Schoolhouse, Foulden is a Grade B listed building in the Scottish Borders local planning authority area, Scotland. First listed on 24 January 2000. Former schoolhouse. 1 related planning application.

Schoolhouse, Foulden

WRENN ID
odd-plinth-vetch
Grade
B
Local Planning Authority
Scottish Borders
Country
Scotland
Date first listed
24 January 2000
Type
Former schoolhouse
Source
Historic Environment Scotland listing

Description

Schoolhouse, Foulden

A school building designed by John Lessels and dated 1865, which incorporates earlier fabric in part, with a further schoolroom added in 1912. The building has undergone later additions and alterations to its front and rear elevations.

The schoolhouse forms part of an asymmetrical terrace comprising several distinct elements arranged in school gothic style. From left to right, it consists of a single-storey, 2-bay block to the outer left (Bankhill); a single-storey building with attic and 2-bay principal block at centre (Drumoyne); a single-storey building with attic and 3-bay range to the right; and a single-storey, 2-bay block to the outer right (The Old Schoolhouse).

The construction is predominantly squared and snecked tooled cream sandstone with red sandstone margins in places and terracotta dressings. The rear elevation incorporates tooled rubble. A base course and moulded eaves course with chevron detail run across the frontage, with quoins, chamfered openings, and predominantly sandstone mullions. The outer right block is constructed in rubble sandstone with a corbelled brick eaves course and overhanging timber bracketed eaves.

The south-west (entrance) elevation facing Bankhill displays the 2-bay former schoolroom with a 5-light round-arched glazing row in a lean-to projection to its right. A large 5-light pointed-arched window breaks the eaves to the left, featuring a decorative terracotta hoodmould. A sandstone panel dated 1912 is centred in the gablehead, surmounted by a wind vane. A segmental-arched canopy with Corinthian springers and decorative eaves is recessed to the outer left, adjoining Thistle Cottage.

The Drumoyne block comprises a 2-bay principal former schoolroom with a tripartite pointed-arched window to the right, decorated with a terracotta hoodmould and accompanied by a gabled dormer above with decorative bargeboards. A gabled bay breaking the eaves to the left contains a large 5-light pointed-arched window at ground level with decorative terracotta hoodmould and a carved sandstone swag above, embossed with 'Foulden'. A lozenge-shaped panel recessed above incorporates decorative tiles and a shield dated 1865.

The Old Schoolhouse forms a 3-bay range to the right with a 4-light round-arched glazing row centred at ground. A projecting 3-bay lean-to porch to the front features barley-twist Corinthian columns dividing the bays. Modern windows in infilled porches flank the centre (to the left at Drumoyne and to the right at The Old Schoolhouse). A 3-light round-arched glazing row appears in a hipped dormer breaking the eaves at centre. The single-storey, 2-bay range to the outer right has a projecting 6-light window to the left and a single window in a former doorway to the right, where a bracketed canopy remains in place.

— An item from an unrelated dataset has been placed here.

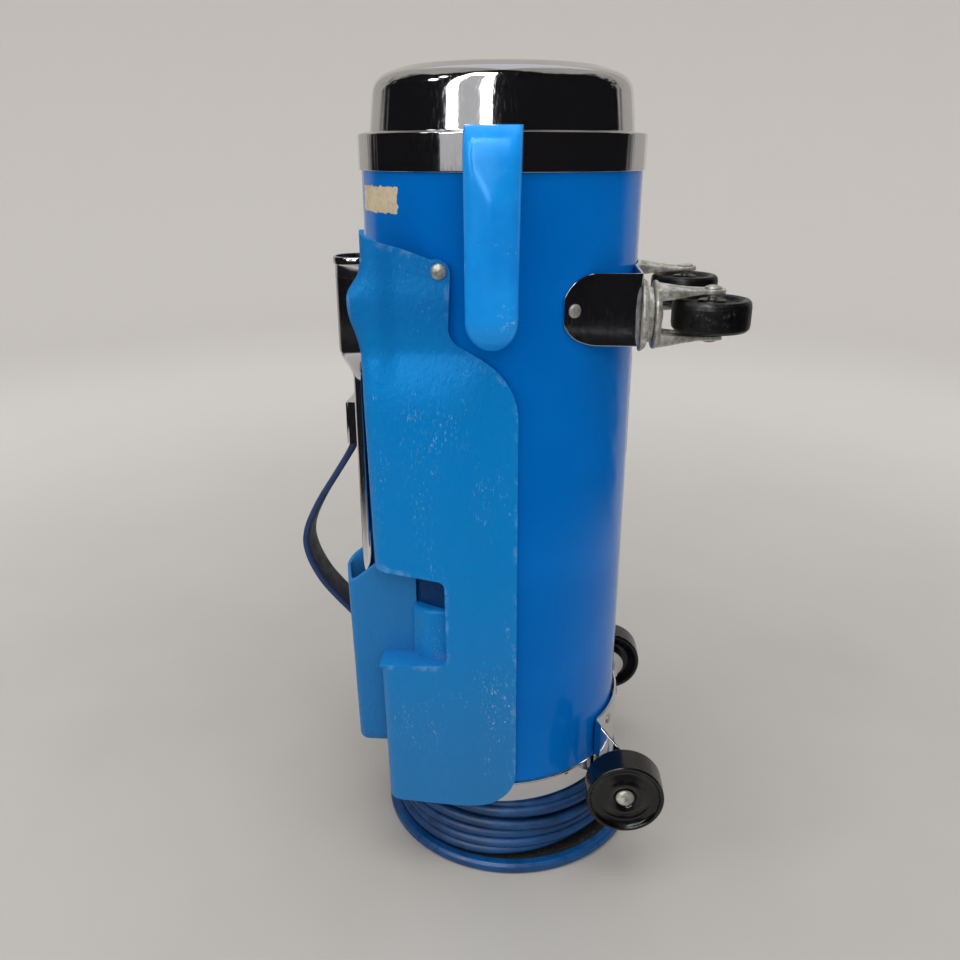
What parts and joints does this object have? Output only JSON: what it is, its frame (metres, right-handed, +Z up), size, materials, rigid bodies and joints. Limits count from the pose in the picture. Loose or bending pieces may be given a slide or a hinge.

The north-east (rear) elevation shows Bankhill with a part-glazed timber door at ground to the left and a bipartite window to the right, with irregular fenestration at first-floor level and a large tripartite window in a gabled bay to the outer right. Drumoyne features two large bipartite windows offset to the right of centre, a glazed addition centred at first-floor level, a single window at ground to the left, and a bipartite window at first-floor level. The Old Schoolhouse has single windows at both floors to the right and a single window in a gabled projection at first-floor level to the left. A lower range to the outer left incorporates a 3-bay flat-roofed addition at upper-floor level.

Windows are predominantly 6-pane timber sashes, though some modern windows appear at the rear. Red tile roofs with fishscale banding face the front elevation, while grey slate roofs appear at the rear (modern pantiles in part to The Old Schoolhouse). Decorative brattishing adorns the rooflines. Stone-coped skews and gabletted skewputts complete the roofscape. Coped sandstone chimney stacks, built up in brick in part, feature circular cans.

The interiors were not seen during the 1999 survey and therefore remain undescribed.

The site is enclosed to the front by a low coped sandstone boundary wall.